There is no doubt that the Covid-19 epidemic is putting a huge strain on our local economy. Many of our neighbors are out of work, local businesses are struggling to make ends meet, and city tax revenues are down. As the City Council begins its deliberation on the Mayor’s recent budget proposal, I believe we must lead by example by focusing on what we know and not on speculation and by demonstrating with our actions that we value both the people we represent and those who work for the city. We should operate knowing that this budget is not going to be a final product until federal and state allocations are finalized. 

Now is not the time to panic. It is not the time to respond to financial adversity with extreme measures that will have long-term negative impacts. There is room for careful reductions in the Mayor’s proposed budget, but we cannot give in to the siren song of broad and deep cuts in spending without enough thought to the impact on important services and on people – including both residents and city employees.

It is important to note that the budget now before the council has no tax levy increase and already reduced services and new initiatives by more than $10 million before it was submitted and that 80% of city operating budgets were cut below FY20 levels. Any additional cuts would lead to the elimination or reduction of many services that residents rely on and value. I know my neighbors do not want to see an increase in wait time for police and fire services, roads that are unrepaired and unsafe, reductions in trash and recycling, or schools without the resources and staff needed to manage the immense challenges faced by our teachers and students right now – and likely over the coming year.

What is needed is careful specific budget adjustments rather than broad across the board cuts. We need to make surgical cuts rather than use a sledgehammer. And we need to be willing to tackle these decisions collaboratively both now to adopt a budget before the start of the new fiscal year, and again as we monitor and revisit the budget when the final federal and state aid amounts are known.

In particular, given the current fiscal situation, the Mayor’s proposal for the schools is appropriate under the circumstances – though it will certainly be a huge challenge for the School Department to continue its progress with such limited resources as they face growing enrollment and unique challenges. It is especially disappointing because prior to the coronavirus outbreak, we were expecting an infusion of Student Opportunity Act funding that would have empowered our schools in powerful, long-overdue ways and supported our growing population. 

Unfortunately, truly creative work of the Spicer Administration presenting strategic efficiencies for council review hasn’t occurred in our first three years and that is a lost opportunity. For example, the charter called for the reorganization of the Planning and Economic Development departments. This would have been a great opportunity to streamline services and reduce costs, but it has not happened. It could still happen in the near future as part of a collaborative approach with the City Council.

Nonetheless, I am still hopeful that the federal government will get its act together and provide financial support to our state and local governments that would allow us to provide supplemental support to the school department during the fiscal year. Already, the CARES Act helps by reimbursing our school system and health departments for Covid-related expenses in support of new remote learning and public health needs. That is a positive, small start but is nowhere near the level of support municipalities across the nation need.

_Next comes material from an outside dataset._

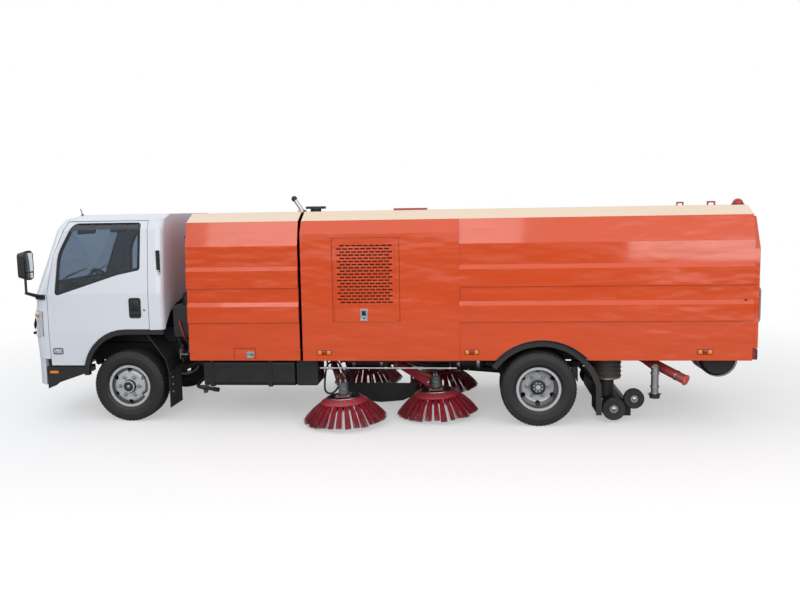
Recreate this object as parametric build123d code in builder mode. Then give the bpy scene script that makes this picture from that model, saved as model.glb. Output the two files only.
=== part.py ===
"""Street sweeper truck: cab-over chassis, water tank bay, tipping hopper and sweeping gear.

Millimetres. +X is forward, +Y is the driver's left, +Z is up, and the ground is Z = 0.
The origin is on the ground, midway between the front bumper and the back of the hopper.
"""
from build123d import *
import math
import os

os.makedirs("parts", exist_ok=True)

# ---------------------------------------------------------------- driving dimensions
overall_length = 7800.0
front_overhang = 1120.0        # front axle to the bumper's foremost line
wheelbase = 4475.0
front_x = overall_length / 2 - front_overhang
rear_x = front_x - wheelbase
tail_x = -overall_length / 2

tyre_radius = 398.5
tyre_width = 235.0
rim_radius = 222.0             # seat of the tyre's bead
rim_flange_radius = 236.0
rim_width = 176.0
rim_wall = 16.0
stud_circle = 222.25
hand_hole_radius = 27.0
hand_hole_circle = 360.0
hand_holes = 6
front_wheel_y = 855.0          # middle of a front tyre
rear_outer_y = 955.0           # middle of an outer rear tyre
twin_spacing = 262.0
kingpin_y = 745.0
axle_z = tyre_radius

running_gap = 5.0              # between pieces that move past each other
seat_gap = 0.3                 # between pieces that rest on each other

frame_half = 375.0             # outer face of a side rail
rail_height = 200.0
rail_flange = 65.0
rail_wall = 8.0
frame_top = 790.0
frame_bottom = frame_top - rail_height
frame_front_x = front_x + 830.0
frame_rear_x = front_x - 6390.0

body_half = 1110.0             # flat side of the bodywork
panel_wall = 20.0
skirt_z = 716.0                # lower edge of the side panels
side_top_z = 1935.0            # where the side starts to lean in
shoulder_half = 1030.0
shoulder_z = 2190.0
roof_half = 830.0
roof_z = 2285.0
rib_depth = 20.0

bay_front_x = front_x - 760.0          # water tank bay
bay_rear_x = front_x - 1965.0
hopper_front_x = front_x - 2000.0
cover_rear_x = front_x - 3655.0        # rear edge of the flat side cover
hopper_rear_x = front_x - 6600.0
hopper_floor_z = 950.0
floor_wall = 30.0

hopper_hinge_x = front_x - 6440.0
hopper_hinge_z = 755.0
hopper_hinge_radius = 20.0

cab_rear_x = front_x - 440.0
cab_wall = 45.0
cab_hinge_x = front_x + 905.0
cab_hinge_z = 600.0
cab_hinge_radius = 16.0
hinge_pin_half = 425.0         # half length of the hopper's and the cab's hinge pins
pin_radius = 14.0
crossmember_z = 650.0

lift_base = (front_x - 6140.0, 600.0)      # x, z of the lift cylinder's base pin
lift_eye = (front_x - 4140.0, 860.0)       # x, z of its rod's eye under the hopper
lift_ear_y = 76.0                          # inner face of the ears that hold its pins
lift_ear_wall = 14.0
nozzle_pivot = (front_x - 4960.0, 530.0)   # x, z of the drag links' pins
nozzle_link_y = 210.0
duct_x = front_x - 5230.0                  # upright suction duct from the nozzle to the hopper
duct_y = 560.0
duct_radius = 165.0
cab_arch_radius = 482.0
cab_arch_z = 553.0

brush_radius = 460.0
brush_plate_radius = 255.0
brush_plate_z = 275.0
brush_ground_gap = 12.0
brush_tilt = 3.0               # degrees, front bristles lower
arm_z = 545.0                  # middle of the arm's boss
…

Overall, we need a balanced and measured approach rather than a reactionary tact fueled by panic. While we need to ease the burden on Framingham taxpayers, we also need a budgetary strategy that will serve us well if the current economic downturn lasts beyond the next several months. We also need to preserve essential services. We can always revisit, adjust, add, or subtract later on when facts are known. We must treat our city employees with respect, show them that we value their work, and not talk about them on TV and Zoom like they are solely a statistic we can live without.

Together, I am confident that we can pass a budget, continuously adjust it as needed, and keep services strong for our community. Now is not the time to rush budget cuts without recognizing their true cost. Our community is already suffering enough during this global pandemic. 

Adam Steiner, serving his second term as District 3’s City Councilor also Chairs the City Council’s Finance Subcommittee.